WHAT THIS TASK INVOLVES>
Only the lines from the line that has "for drawer_middle in" through the line that has "# kind of wood, then" should be reproduced, exactly and with both ends kept.

MATERIAL>
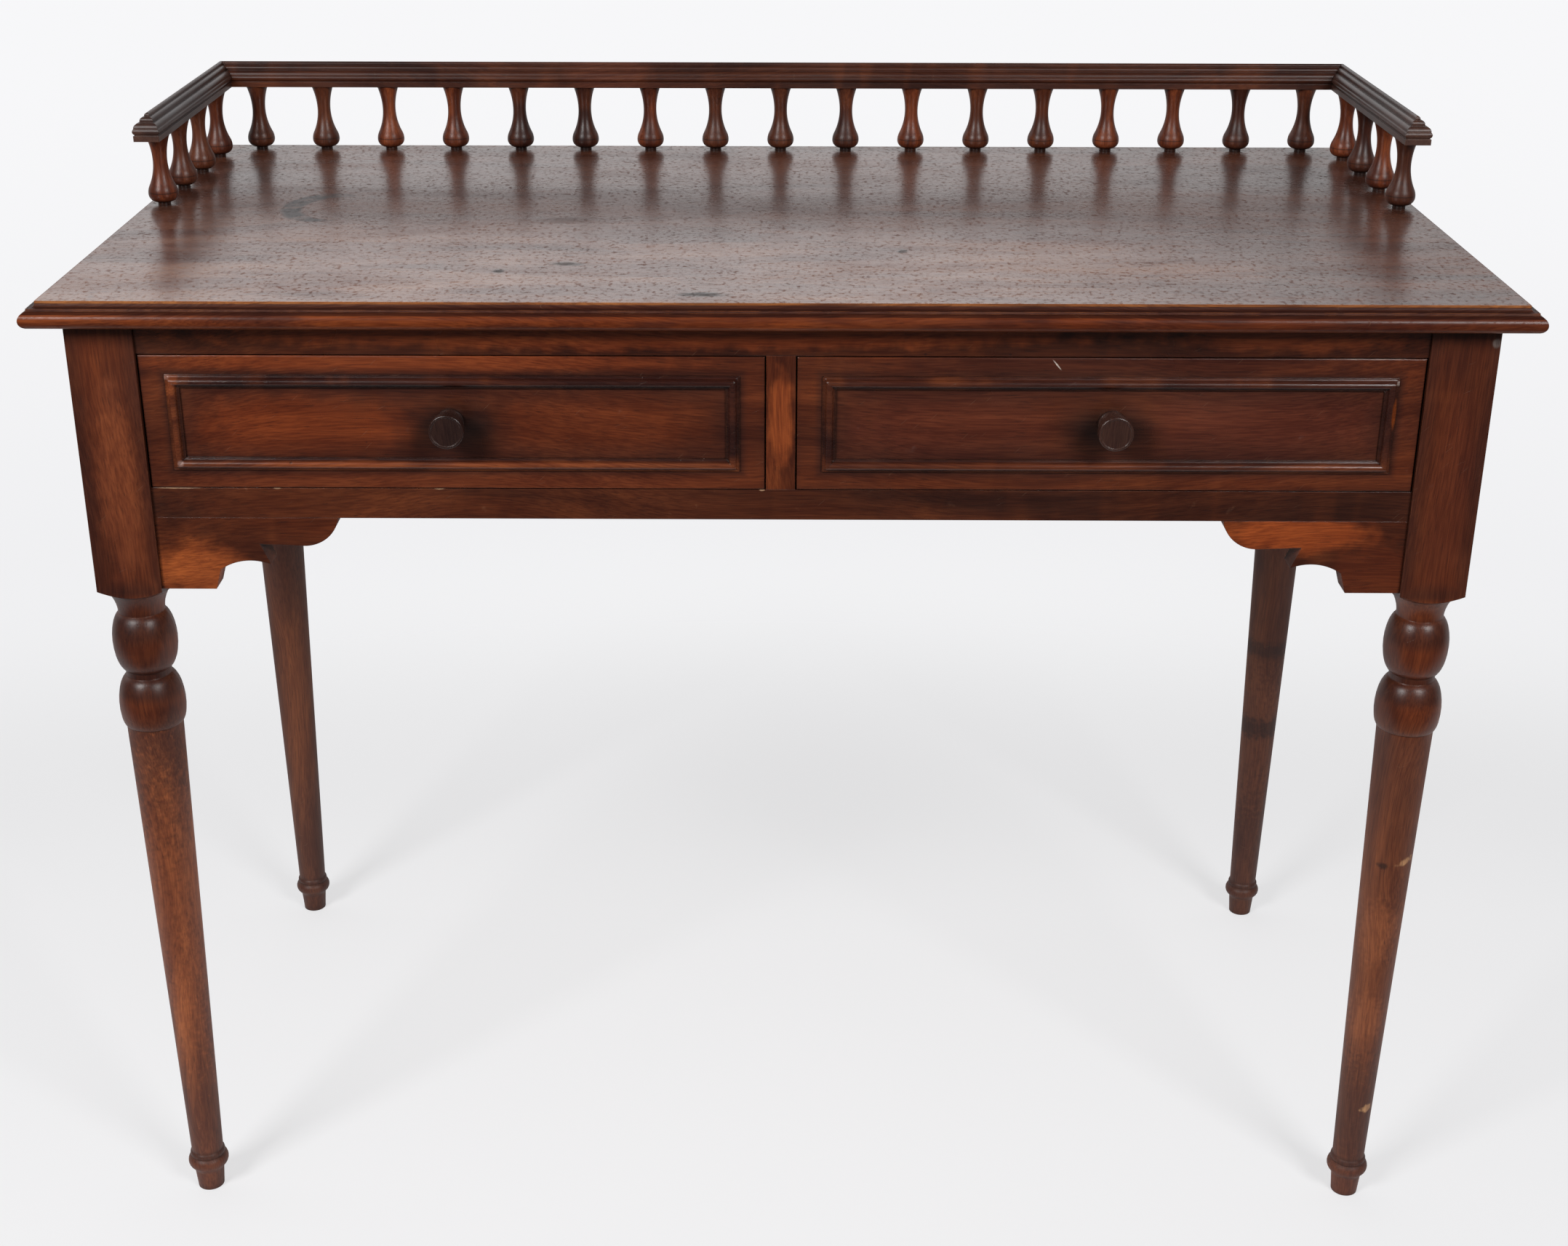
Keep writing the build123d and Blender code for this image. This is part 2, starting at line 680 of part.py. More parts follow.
for name, side in (("drawer_left", -1), ("drawer_right", 1)):
    middle = side * drawer_x
    knob_x = middle + side * knob_outset
    front_x = (middle - drawer_width / 2, middle + drawer_width / 2)
    groove_x = (middle - inner_half - bottom_groove, middle + inner_half + bottom_groove)

    with BuildPart() as drawer_front:
        block(front_x, (rail_front, front_inside), (drawer_floor, drawer_front_top))
        fillet(drawer_front.faces().sort_by(Axis.Y)[0].edges(), front_edge_round)
        block(
            grown(groove_x, glue_gap), (front_inside - bottom_groove, front_inside), groove_z,
            mode=Mode.SUBTRACT,
        )
        for outer, inward in ((front_x[0], 1), (front_x[1], -1)):
            with BuildSketch(edge_view(0, 0, outer)):
                tails(play=glue_gap)
            extrude(amount=-inward * (drawer_side_thick + glue_gap), mode=Mode.SUBTRACT)
        with BuildSketch(front_view(knob_x, rail_front, knob_z)):
            Circle(spigot_radius + glue_gap)
        extrude(amount=-front_thick, mode=Mode.SUBTRACT)
    drawer_front.part.label = f"{name}_front"
    export_step(drawer_front.part, f"parts/{name}_front.step")

    for side_name, outer, inward in (("side_left", front_x[0], 1), ("side_right", front_x[1], -1)):
        inner = outer + inward * drawer_side_thick
        with BuildPart() as drawer_side:
            block((outer, inner), (front_inside, drawer_rear), (drawer_floor, drawer_side_top))
            with BuildSketch(edge_view(0, 0, outer)):
                tails(play=0.0)
            extrude(amount=-inward * drawer_side_thick)
            block(
                (inner - inward * bottom_groove, inner),
                (front_inside - tail_length, drawer_rear), groove_z, mode=Mode.SUBTRACT,
            )
            block(
                (inner - inward * back_housing, inner), grown(back_y, glue_gap),
                (bottom_top, drawer_side_top), mode=Mode.SUBTRACT,
            )
        drawer_side.part.label = f"{name}_{side_name}"
        export_step(drawer_side.part, f"parts/{name}_{side_name}.step")

    with BuildPart() as drawer_back:
        housed = back_housing - glue_gap
        block(
            (middle - inner_half - housed, middle + inner_half + housed), back_y,
            (bottom_top + glue_gap, drawer_side_top - drawer_back_drop),
        )
    drawer_back.part.label = f"{name}_back"
    export_step(drawer_back.part, f"parts/{name}_back.step")

    with BuildPart() as drawer_bottom:
        block(
            grown(groove_x, -glue_gap), (front_inside - bottom_groove + glue_gap, back_y[1]),
            (bottom_under, bottom_top),
        )
    drawer_bottom.part.label = f"{name}_bottom"
    export_step(drawer_bottom.part, f"parts/{name}_bottom.step")

    # Four strips, mitred at the corners, on the face of the drawer front
    run_half = drawer_width / 2 - bead_side_margin - bead_width / 2
    run_rise = (drawer_front_top - drawer_floor) / 2 - bead_top_margin - bead_width / 2
    with BuildPart() as bead_frame:
        with BuildLine(front_view(middle, rail_front, front_middle)) as run:
            Polyline(
                (0, -run_rise), (run_half, -run_rise), (run_half, run_rise),
                (-run_half, run_rise), (-run_half, -run_rise), (0, -run_rise),
            )
        strip_start = Plane(
            origin=(middle, rail_front, front_middle - run_rise), x_dir=(0, 0, 1),
            z_dir=(1, 0, 0),
        )
        with BuildSketch(strip_start):
            with BuildLine():
                bead_outline()
            make_face()
        sweep(path=run.wire(), transition=Transition.RIGHT)
        for across in (-1, 1):
            for up in (-1, 1):
                saw = Plane(
                    origin=(middle + across * run_half, rail_front, front_middle + up * run_rise),
                    x_dir=(across, 0, up), z_dir=(0, -1, 0),
                )
                with BuildSketch(saw):
                    Rectangle(4 * bead_width, glue_gap)
                extrude(amount=bead_proud, mode=Mode.SUBTRACT)
    bead_frame.part.label = f"{name}_bead_frame"
    export_step(bead_frame.part, f"parts/{name}_bead_frame.step")

    with BuildPart() as knob:
        with BuildSketch(edge_view(rail_front, knob_z, knob_x)):
            with BuildLine():
                head_back = knob_proud - knob_head_thick
                neck = (knob_neck_place, knob_neck_radius)
                rim_start = knob_proud - knob_edge_round
                recess = knob_proud - knob_rim_height
                rim_inner = knob_radius - knob_edge_round - knob_rim_width
                Polyline(
                    (-front_thick, 0), (-front_thick, spigot_radius), (0, spigot_radius),
                    (0, knob_base_radius), (knob_base_thick, knob_base_radius),
                )
                TangentArc(neck, (knob_base_thick, knob_base_radius), tangent=(-1, 0))
                TangentArc(neck, (head_back, knob_radius - knob_edge_round), tangent=(1, 0))
                TangentArc(
                    (head_back + knob_edge_round, knob_radius),
                    (head_back, knob_radius - knob_edge_round), tangent=(-1, 0),
                )
                Line((head_back + knob_edge_round, knob_radius), (rim_start, knob_radius))
                TangentArc(
                    (rim_start, knob_radius), (knob_proud, knob_radius - knob_edge_round),
                    tangent=(1, 0),
                )
                Polyline(
                    (knob_proud, knob_radius - knob_edge_round),
                    (knob_proud, rim_inner), (recess, rim_inner - knob_rim_height),
                    (recess, 0), (-front_thick, 0),
                )
            make_face()
        revolve(axis=Axis((knob_x, rail_front, knob_z), (0, 1, 0)))
    knob.part.label = f"{name}_knob"
    export_step(knob.part, f"parts/{name}_knob.step")

# --------------------------------------------------------------------------
# Runners with guides, kickers above the drawers, and stops on the lower rail
# --------------------------------------------------------------------------
run_y = (rail_rear, back_apron_inner)
between_legs = (front_leg_rear, back_leg_fore)
ledge_z = (opening_floor - ledge_thick, opening_floor)
guide_z = (opening_floor, opening_floor + guide_height)
side_reach = drawer_side_gap + drawer_side_thick + ledge_cover
guide_play = drawer_side_gap - guide_gap

for side_name, side in (("left", -1), ("right", 1)):
    with BuildPart() as runner:
        block((side * (leg_inner - side_reach), side * leg_inner), run_y, ledge_z)
        block((side * leg_inner, side * side_apron_inner), between_legs, ledge_z)
        block(
            (side * (leg_inner - guide_play), side * side_apron_inner), between_legs, guide_z
        )
    runner.part.label = f"runner_{side_name}"
    export_step(runner.part, f"parts/runner_{side_name}.step")

with BuildPart() as centre_runner:
    block(grown((-divider_width / 2, divider_width / 2), side_reach), run_y, ledge_z)
    block(grown((-divider_width / 2, divider_width / 2), guide_play), run_y, guide_z)
centre_runner.part.label = "centre_runner"
export_step(centre_runner.part, "parts/centre_runner.step")

with BuildPart() as kickers:
    for middle in (-leg_inner + kicker_width / 2, 0, leg_inner - kicker_width / 2):
        block(grown((middle, middle), kicker_width / 2), run_y, (opening_top, top_under))
kickers.part.label = "kickers"
export_step(kickers.part, "parts/kickers.step")

with BuildPart() as drawer_stops:
    stop_y = (front_inside + run_gap, front_inside + run_gap + stop_depth)
    for drawer_middle in (-drawer_x, drawer_x):
        for offset in (-stop_spacing / 2, stop_spacing / 2):
            middle = drawer_middle + offset
            block(
                grown((middle, middle), stop_length / 2), stop_y,
                (opening_floor, opening_floor + stop_thick),
            )
drawer_stops.part.label = "drawer_stops"
export_step(drawer_stops.part, "parts/drawer_stops.step")
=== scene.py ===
# %% [markdown]
# # An old writing table: two drawers, turned legs and a spindle gallery
#
# The joiner's work is already done: every board, leg, spindle and knob comes in
# as a finished solid, in metres, with +Z up and the front towards -Y. This
# script does the polisher's work. It stains, glazes, varnishes and ages each
# kind of wood, then sets the table on a pale floor under soft lamps.

# %% Load the table
import bpy
import json
from math import radians
from mathutils import Matrix, Vector

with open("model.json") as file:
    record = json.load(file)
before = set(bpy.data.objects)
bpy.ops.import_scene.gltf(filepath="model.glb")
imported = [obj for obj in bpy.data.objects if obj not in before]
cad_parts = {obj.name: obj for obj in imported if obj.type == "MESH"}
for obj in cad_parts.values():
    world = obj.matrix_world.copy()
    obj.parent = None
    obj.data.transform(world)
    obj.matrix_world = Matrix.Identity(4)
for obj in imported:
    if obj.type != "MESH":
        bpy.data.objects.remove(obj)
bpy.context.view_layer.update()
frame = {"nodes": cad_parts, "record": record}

bpy.ops.object.select_all(action="DESELECT")

# %% [markdown]
# ## The camera
#
# A camera in Blender looks along its own -Z, with +Y up in the picture. Three
# turns aim it: upright by a quarter turn less the tilt, a turn about the
# vertical, and a hair of roll. They could be typed in as Euler angles, but a
# product of three plain rotations keeps each one readable. A small lens shift
# moves the picture without changing the perspective.

# %% Camera
camera_spot = Vector((-0.00458, -1.68241, 1.15014))
camera_turn = radians(0.328)
camera_tilt = radians(-23.413)
camera_roll = radians(0.088)

lens = bpy.data.cameras.new("camera")
lens.sensor_width = 36.0
lens.lens = 49.76
lens.shift_x = 0.01394
lens.shift_y = -0.00756
lens.clip_end = 50.0
camera = bpy.data.objects.new("camera", lens)
bpy.context.scene.collection.objects.link(camera)
camera.matrix_world = (
    Matrix.Translation(camera_spot)
    @ Matrix.Rotation(camera_turn, 4, "Z")
    @ Matrix.Rotation(radians(90) + camera_tilt, 4, "X")
    @ Matrix.Rotation(camera_roll, 4, "Z")
)
bpy.context.scene.camera = camera
bpy.context.scene.view_settings.view_transform = "Standard"
print("camera at", tuple(round(c, 3) for c in camera_spot))

# %% [markdown]
# ## Writing node trees in a few words
#
# Every finish below is a tree of shader nodes. Adding nodes by hand takes four
# or five lines each, so these helpers do it: one adds a node and fills its
# inputs, a few do sums, one turns a value into a soft mask, and one lays a
# colour over another, as a polisher lays one coat over the last. The others
# make the patterns that every finish needs: clouds, spots and folded
# coordinates.

# %% Helpers for node trees
def put(tree, kind, feeds=None, **settings):
    """Adds a node; feeds fills its inputs with values or with other nodes' sockets."""
    node = tree.nodes.new("ShaderNode" + kind)
    for setting, value in settings.items():
        setattr(node, setting, value)
    for socket, value in (feeds or {}).items():
        if isinstance(value, bpy.types.NodeSocket):
            tree.links.new(value, node.inputs[socket])
        else:
            node.inputs[socket].default_value = value
    return node


def sum_of(tree, operation, first, second=0.0):
    """One step of arithmetic on one or two values."""
    return put(tree, "Math", {0: first, 1: second}, operation=operation).outputs[0]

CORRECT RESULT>
    for drawer_middle in (-drawer_x, drawer_x):
        for offset in (-stop_spacing / 2, stop_spacing / 2):
            middle = drawer_middle + offset
            block(
                grown((middle, middle), stop_length / 2), stop_y,
                (opening_floor, opening_floor + stop_thick),
            )
drawer_stops.part.label = "drawer_stops"
export_step(drawer_stops.part, "parts/drawer_stops.step")
=== scene.py ===
# %% [markdown]
# # An old writing table: two drawers, turned legs and a spindle gallery
#
# The joiner's work is already done: every board, leg, spindle and knob comes in
# as a finished solid, in metres, with +Z up and the front towards -Y. This
# script does the polisher's work. It stains, glazes, varnishes and ages each
# kind of wood, then sets the table on a pale floor under soft lamps.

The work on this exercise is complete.